5. Changing the voice tone to begging when he's out of reach   Going over to a interrogatory tone of voice seems to be another universal human trait triggered by dogs. When the dog gets far enough away that we think he's beyond our control, we revert to an "asking" tone of voice. You know the one. It has a question mark on the end of the vocalization.   If a dog could speak English, you might as well be saying, "Don't obey me. You are beyond my control." Dogs don't speak English. They speak in the language of tones and mannerisms, and body language. They understand very well what that question mark on the end of a vocalization means. That tone signals "don't obey".   Here is where consistency is the key in dog training. Always project yourself as if you are in total control. Act the same and use the same tones and mannerisms whether your dog is next to you and on a leash, or 200 yards away. You want to always keep in the bluff, regardless of how far away pup is. 

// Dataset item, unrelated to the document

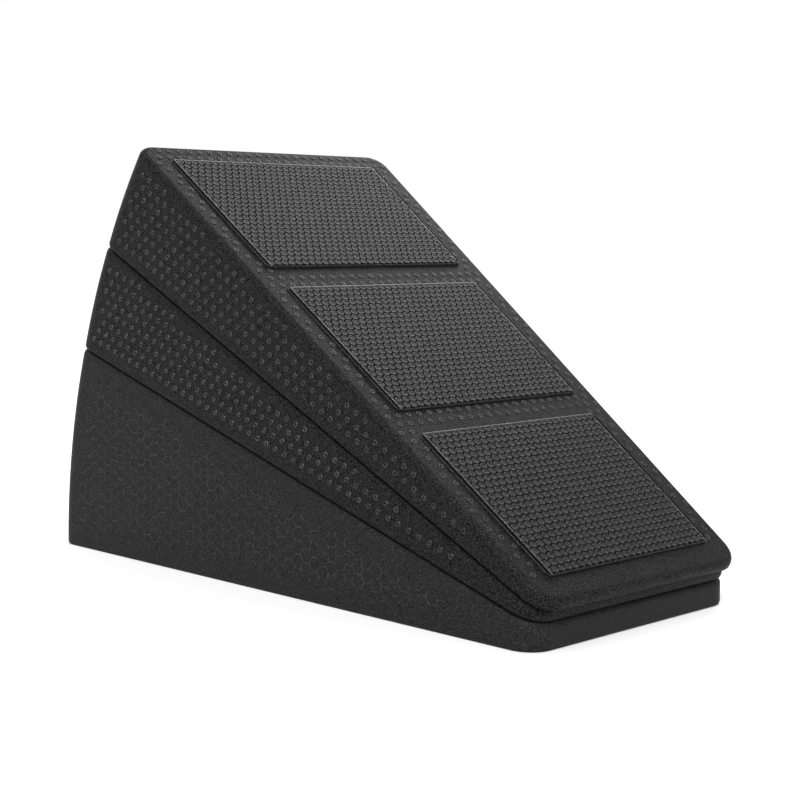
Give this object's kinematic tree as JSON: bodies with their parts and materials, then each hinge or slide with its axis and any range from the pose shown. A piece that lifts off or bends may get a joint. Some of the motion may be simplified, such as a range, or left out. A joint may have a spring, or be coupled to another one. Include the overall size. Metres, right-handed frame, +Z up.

6. Let pup run around out of control daily  "to run off some energy" prior to training  This is a terrible practice. It very likely will get pup killed one day, and it trains him to be under control when he's tired. The very time you most need him under control is when he's brimming with energy and anticipation.  If you regularly let pup run off energy upon coming out of the house, pen, or car, you are simply training him to be out of control for the first 10 minutes around you. Some day you will drive up to a hunting place and park next to a highway. You will park and let pup out of the car. He, having been so trained, will be beyond your control for the  first couple of minutes as he runs out into the highway in front of an oncoming automobile.  Training pup to control himself when he's tired is not going to do you much good when he's well rested, fresh, and in the duck blind raring to go. He will lack considerably in the self control necessary to make him a pleasant hunting companion. 

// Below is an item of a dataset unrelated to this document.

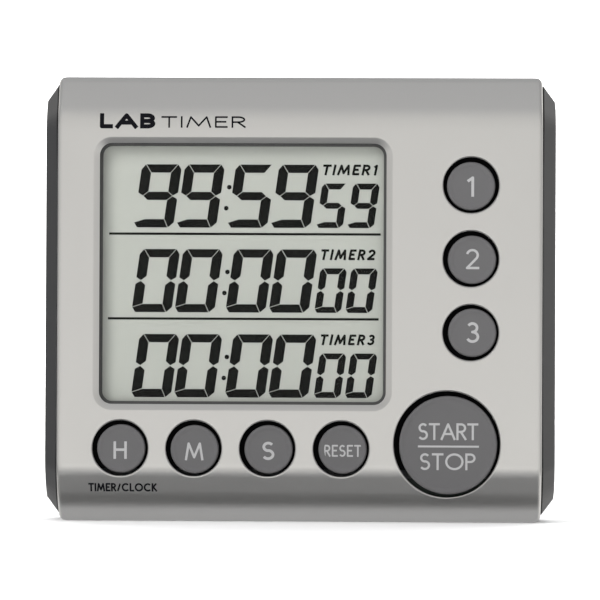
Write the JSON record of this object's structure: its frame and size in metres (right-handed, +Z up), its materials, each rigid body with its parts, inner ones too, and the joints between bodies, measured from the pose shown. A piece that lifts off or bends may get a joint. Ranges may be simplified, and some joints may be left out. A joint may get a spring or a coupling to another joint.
{
  "type": "lab timer",
  "caption": "Desk lab timer with a large segment display, round press keys on a silver front, dark side cheeks, a fold-out stand and a battery cover at the back.",
  "frame": {"origin": "middle of the footprint, on the plane the timer stands on", "axes": "+X to the right as the user faces the display, +Y from the display to the back, +Z up"},
  "size_m": [0.1194, 0.026, 0.1037],
  "materials": {
    "silver_housing": "satin silver paint on moulded plastic",
    "charcoal_housing": "fine matte texture",
    "key_plastic": "matte with a faint sheen",
    "black_plastic": "matte",
    "clear_lens": "polished clear plastic",
    "lcd_glass": "thin polished glass",
    "polariser_film": "matte anti-glare film",
    "reflector_film": "pale pearl film",
    "white_plastic": "moulded",
    "silicone": "matte silicone",
    "zebra_rubber": "layered conductive rubber",
    "board_green": "solder mask",
    "epoxy_black": "potting epoxy",
    "sheet_steel": "nickel plated",
    "screw_steel": "zinc plated",
    "disc_brass": "lapped",
    "ceramic_white": "silvered ceramic",
    "battery_sleeve": "printed sleeve over a steel can",
    "magnet_nickel": "nickel plated",
    "lead_red": "PVC insulation",
    "lead_black": "PVC insulation"
  },
  "bodies": {
    "housing": {"front_panel": "silver_housing", "rear_case": "charcoal_housing", "window_tape": "black_plastic", "display_window": "clear_lens", "lcd_polariser": "polariser_film", "lcd_front_glass": "lcd_glass", "lcd_rear_glass": "lcd_glass", "lcd_reflector": "reflector_film", "lcd_holder": "white_plastic", "zebra_strip_upper": "zebra_rubber", "zebra_strip_lower": "zebra_rubber", "circuit_board": "board_green", "keypad_mat": "silicone", "switch_body": "sheet_steel", "cob_chip": "epoxy_black", "crystal": "sheet_steel", "capacitor": "epoxy_black", "buzzer_plate": "disc_brass", "buzzer_ceramic": "ceramic_white", "battery_upper": "battery_sleeve", "battery_lower": "battery_sleeve", "contact_bridge": "sheet_steel", "contact_positive": "sheet_steel", "contact_negative": "sheet_steel", "bridge_spring": "sheet_steel", "negative_spring": "sheet_steel", "magnet_left": "magnet_nickel", "magnet_right": "magnet_nickel", "case_screw_1": "screw_steel", "case_screw_2": "screw_steel", "case_screw_3": "screw_steel", "case_screw_4": "screw_steel", "board_screw_1": "screw_steel", "board_screw_2": "screw_steel", "board_screw_3": "screw_steel", "board_screw_4": "screw_steel", "battery_lead_red": "lead_red", "battery_lead_black": "lead_black", "buzzer_lead_red": "lead_red", "buzzer_lead_black": "lead_black"},
    "hour_button": {"hour_button": "key_plastic"},
    "minute_button": {"minute_button": "key_plastic"},
    "second_button": {"second_button": "key_plastic"},
    "reset_button": {"reset_button": "key_plastic"},
    "timer1_button": {"timer1_button": "key_plastic"},
    "timer2_button": {"timer2_button": "key_plastic"},
    "timer3_button": {"timer3_button": "key_plastic"},
    "start_stop_button": {"start_stop_button": "key_plastic"},
    "mode_switch": {"mode_slider": "key_plastic", "switch_lever": "black_plastic"},
    "stand": {"stand": "charcoal_housing"},
    "battery_cover": {"battery_cover": "charcoal_housing"}
  },
  "joints": [
    {"name": "hour_press", "type": "slide", "parent": "housing", "child": "hour_button", "axis": [0, 1, 0], "range_m": [0, 0.001], "stiffness_N_per_m": 100},
    {"name": "minute_press", "type": "slide", "parent": "housing", "child": "minute_button", "axis": [0, 1, 0], "range_m": [0, 0.001], "stiffness_N_per_m": 100},
    {"name": "second_press", "type": "slide", "parent": "housing", "child": "second_button", "axis": [0, 1, 0], "range_m": [0, 0.001], "stiffness_N_per_m": 100},
    {"name": "reset_press", "type": "slide", "parent": "housing", "child": "reset_button", "axis": [0, 1, 0], "range_m": [0, 0.001], "stiffness_N_per_m": 100},
    {"name": "timer1_press", "type": "slide", "parent": "housing", "child": "timer1_button", "axis": [0, 1, 0], "range_m": [0, 0.001], "stiffness_N_per_m": 100},
    {"name": "timer2_press", "type": "slide", "parent": "housing", "child": "timer2_button", "axis": [0, 1, 0], "range_m": [0, 0.001], "stiffness_N_per_m": 100},
    {"name": "timer3_press", "type": "slide", "parent": "housing", "child": "timer3_button", "axis": [0, 1, 0], "range_m": [0, 0.001], "stiffness_N_per_m": 100},
    {"name": "start_stop_press", "type": "slide", "parent": "housing", "child": "start_stop_button", "axis": [0, 1, 0], "range_m": [0, 0.001], "stiffness_N_per_m": 100},
    {"name": "mode_slide", "type": "slide", "parent": "housing", "child": "mode_switch", "axis": [1, 0, 0], "range_m": [0, 0.0024]},
    {"name": "stand_fold", "type": "hinge", "parent": "housing", "child": "stand", "pos_m": [0, 0.0113, 0.053], "axis": [1, 0, 0], "range_deg": [0, 45]},
    {"name": "battery_cover_tip", "type": "hinge", "parent": "housing", "child": "battery_cover", "pos_m": [0, 0.013, 0.0591], "axis": [-1, 0, 0], "range_deg": [0, 60]}
  ]
}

7. Give Pup 10,000 marked retrieves before starting him on hand signals  Pup gets a marked retrieve every time he sees the bird or dummy fall and thus knows its location. A blind retrieve is that where pup did not see the fall and must be guided to it by his handler. The practice of waiting months before starting pup's hand signal training is usually justified on the basis of needing to wait till he older and more mature to start blind retrieves. It is an illogical practice. Old age has never made it easier to learn. This practice falls under the same principal as giving him tons of retrieves and then changing the rules over to becoming steady. It is making an easy job hard. The more marked retrieves pup gets, the more you are training him to find the bird without help from you. The more you do it, the more difficult it is going to be to convince pup later that you really know where the bird is. Make both your lives easy. Start the blind retrieve and hand signal training on the front end. As soon as he is steady and doing marked retrieves start him on blind retrieves.   

8. Testing instead of training.   Many handlers discover anew each day the limits of their dog. They testing him to see if he can do what they plan to teach him. A common example is training pup to do long marked retrieves. The typical way to teach pup to do very long marked retrieves is to go out and try it. A helper is sent out 150 yards. He gets out there, shoots and throws a dummy. You send pup. Pup goes the distance of the longest retrieve he's had. He starts hunting in a circle at 30 yards and never gets out to the dummy. Now you've taught him to fail.    The right way to do it would have been:  (1)   Remember that his longest retrieve has been 30 yards.  (2)   Send the thrower out 150 yards.  (3)   You walk out with pup until you are only 30 yards from the thrower  (4)   Have the helper shoot and throw the dummy  (5)   Send pup on the 30 yard retrieve, which you know he will succeed at  (6)   Back up to 60 yards from the thrower, and have him throw again  (7)   Send pup on this 60 yard retrieve.  (8)   Continue backing up from the thrower in 45 yard increments until on the fourth retrieve, pup is going the full 150 yards.  Viola! Structured properly the lesson is a success, with pup ending it quite confident on 150-yard retrieves.   Testing pup to see if he can do what you want is a universal human trait. It is also universally bad. The successful way to train a dog is to always engineer the lesson so that pup succeeds.   

9. Introductions to guns, water, etc  Introductions to new things are frequently conducted as an experiment to see how pup reacts. If you are lucky, pup will react favorably and the introduction will have  been successfully accomplished. If you are unlucky, the introduction will scare the heck out of pup, and you will have a very big problem which may take weeks to solve.  Introductions are frequently a specialized case of the bad practice of testing to train. A classic example is to walk up to pup and shoot off the 12 guage to see if he's gunshy. With this type introduction a surprising number of dogs are found to be gunshy. Instead of testing pup, the handler obviously should have assumed that the gun might scare pup. He should have started with the shots occurring a long distance away from pup, associated them with something that pup likes, and gradually moved the shooting closer. Then training would have occurred instead of testing. The right way to have introduced pup to shooting would have been to start 150 yards away, watching a dog retrieving. Pup will be very interested. Then a shot is added on each retrieve with you and pup still watching from a distance. Then you move closer until, very soon, you are right next to the retrieving performer and pup is thoroughly enjoying the shooting, because it is associated with his favorite thing, retrieving. Why trust to luck? The proper way to train pup is to engineer the training session to insure success. Whatever you are introducing pup to, it is your job to insure that no unpleasant associations occur. 

10. Changing the rules in the hunting field.  The two major bad practices you see in the field are: (1)never using a leash. (2) sending pup to retrieve while the bird is still falling.  Many hunters invest hundreds of hours in training their dogs, and then throw away the rules when they get in the field. They forget what a leash is for and let pup indulge in whatever disobedience he fancies.  They spend hours training pup to be steady and wait until sent to retrieve. Then they get in the duck blind and start sending pup to retrieve while the duck is still falling. After a few repetitions, Pup, of course, takes this practice to the next level. He goes without waiting to be sent. Next he progresses to bailing out of the blind at the gunshot.  It makes no difference how much pre-season training you accomplish, when you get to the duck blind Pup is going to deliver to you the amount of obedience and control that you require in that setting. If you want pup to be under control in the duck blind, you have to tell him by demonstrating the limits of behavior.